La nouvelle bataille de la chronométrie se joue désormais sous la seconde de dérive par jour, avec une isochronie lissée tout au long de la réserve de marche. Faut-il rappeler aux horlogers mécaniciens d’aujourd’hui que le chronomètre de marine de John Harrison travaillait déjà à 0,06 seconde par jour ? Bernhard Lederer vient d’atteindre le même niveau, mais cette fois avec une montre-bracelet étudiée pour notre vie quotidienne. Le « chronomètre » a cessé d’être cet objet du temps fragile qui avait été délaissé au profit des constructions à ancre suisse, estimées plus facilement « industrialisables » et plus résistantes au quotidien. Avec Bernhard Lederer, les apports à la précision et à la régularité de la marche d’un vrai chronomètre entrent dans la modernité, avec des résultats prouvés qui dépassent les prévisions et qui réclament, pour être étalonnés, des instruments de mesure bien plus précis que les outils classiques dont dispose les ateliers d’horlogerie. Moins d’une seconde par jour pendant toute la durée de la réserve de marche et un mouvement qui « ronronne » tellement son cœur bat avec une douce régularité : du jamais vu dans l’univers de la montre-bracelet à porter au quotidien…
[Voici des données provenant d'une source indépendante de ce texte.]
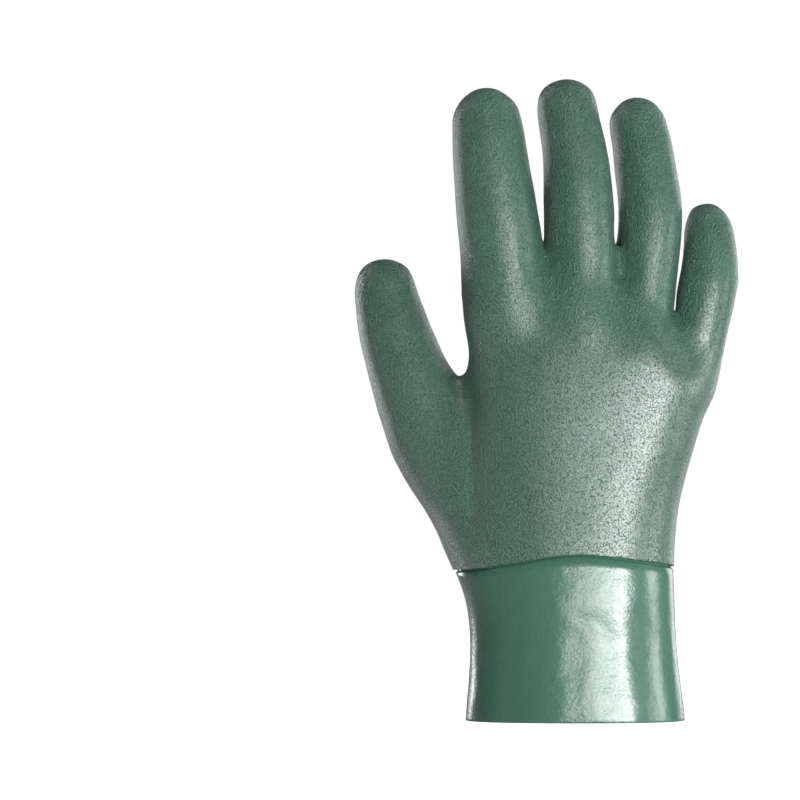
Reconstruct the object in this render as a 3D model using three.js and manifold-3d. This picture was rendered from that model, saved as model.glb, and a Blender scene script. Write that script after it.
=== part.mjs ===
// A PVC coated work glove for the right hand, in millimetres: a smooth flared cuff, and over its upper end
// the thick rough coat of the hand, with four fingers and a thumb. It stands on the cuff's rim with the
// fingers up. +Z is up, the back of the hand faces -Y, the thumb is towards -X, and the origin is under
// the glove's middle.
import Module from "manifold-3d";
import * as THREE from "three";
import { LoftGeometry } from "three/addons/geometries/LoftGeometry.js";
import { mergeVertices } from "three/addons/utils/BufferGeometryUtils.js";

const wasm = await Module();
wasm.setup();

// Sizes of the cuff
const rimWidth = 90; // across the open rim
const rimDepth = 66; // from back to palm at the open rim
const wristWidth = 83.6;
const wristDepth = 60;
const cuffHeight = 67.6; // from the rim to the coat's edge, at the middle of the back
const cuffWall = 2.1;

// Sizes of the coat
const palmLength = 117; // from the coat's edge to the web between middle and ring finger
const palmWidth = 104;
const palmDepth = 44;
const coatWall = 2;
const coatStep = 0.5; // how far the coat stands out over the cuff
const lipWall = 1.1; // the coat's thickness where it laps over the cuff
const lapLength = 9;
const lapGap = 0.3; // between the lap and the cuff under it
const edgeFallThumb = 6.8; // how much lower the coat's edge runs at the thumb's side
const edgeFallLittle = 5.2; // and at the little finger's side
const edgeFallPalm = 2; // and on the palm

// Sizes of the fingers: from the root inside the palm to the tip, and the width at the base
const indexLength = 91.5;
const indexWidth = 34;
const middleLength = 100.5;
const middleWidth = 30;
const ringLength = 103.5;
const ringWidth = 26.4;
const littleLength = 69.5;
const littleWidth = 24.4;
const fingerFlat = 0.95; // depth of a finger against its width
const webBlend = 9; // how softly the fingers run into the palm
const knuckleRound = 20; // how softly the palm ends between them

// Sizes of the thumb
const thumbLength = 138; // from the root inside the wrist to the tip, straight up
const thumbWidth = 31;
const thumbBlend = 21;

// Sections of the hand without its fingers and thumb, from the rim upwards. "shift" moves a section
// towards the little finger, as a share of its width, and "bow" towards the palm's side, as a share of its
// depth. "square" is 2 for an ellipse and more for a squarer one. Here "up" is a share of the cuff's
// height.
const cuffRows = [
  { up: 0, wide: rimWidth, deep: rimDepth, shift: -0.002, bow: 0, square: 2.25 },
  { up: 0.13, wide: rimWidth * 0.985, deep: rimDepth * 0.98, shift: -0.004, bow: 0, square: 2.25 },
  { up: 0.31, wide: rimWidth * 0.951, deep: rimDepth * 0.945, shift: -0.008, bow: 0, square: 2.25 },
  { up: 0.51, wide: wristWidth * 1.005, deep: wristDepth * 1.01, shift: -0.012, bow: 0, square: 2.25 },
  { up: 0.78, wide: wristWidth * 0.978, deep: wristDepth, shift: -0.006, bow: 0, square: 2.3 },
  { up: 1, wide: wristWidth * 0.978, deep: wristDepth * 0.97, shift: -0.012, bow: 0.009, square: 2.35 },
];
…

Conscient du grand pas en avant qu’il vient d’opérer au service de la précision chronométrique, Bernhard Lederer prouve avec la construction open source de son mouvement qu’il vise à en diffuser largement les nouveaux principes « industriels ». L’ultra-précision chronométrique devient accessible à toutes les marques. Cette précision ultime et cette fiabilité stabilisée dans la durée, aussi « sportif » que soit le porter de la montre, ouvrent de nouvelles perspectives pour l’horlogerie mécanique de haut niveau.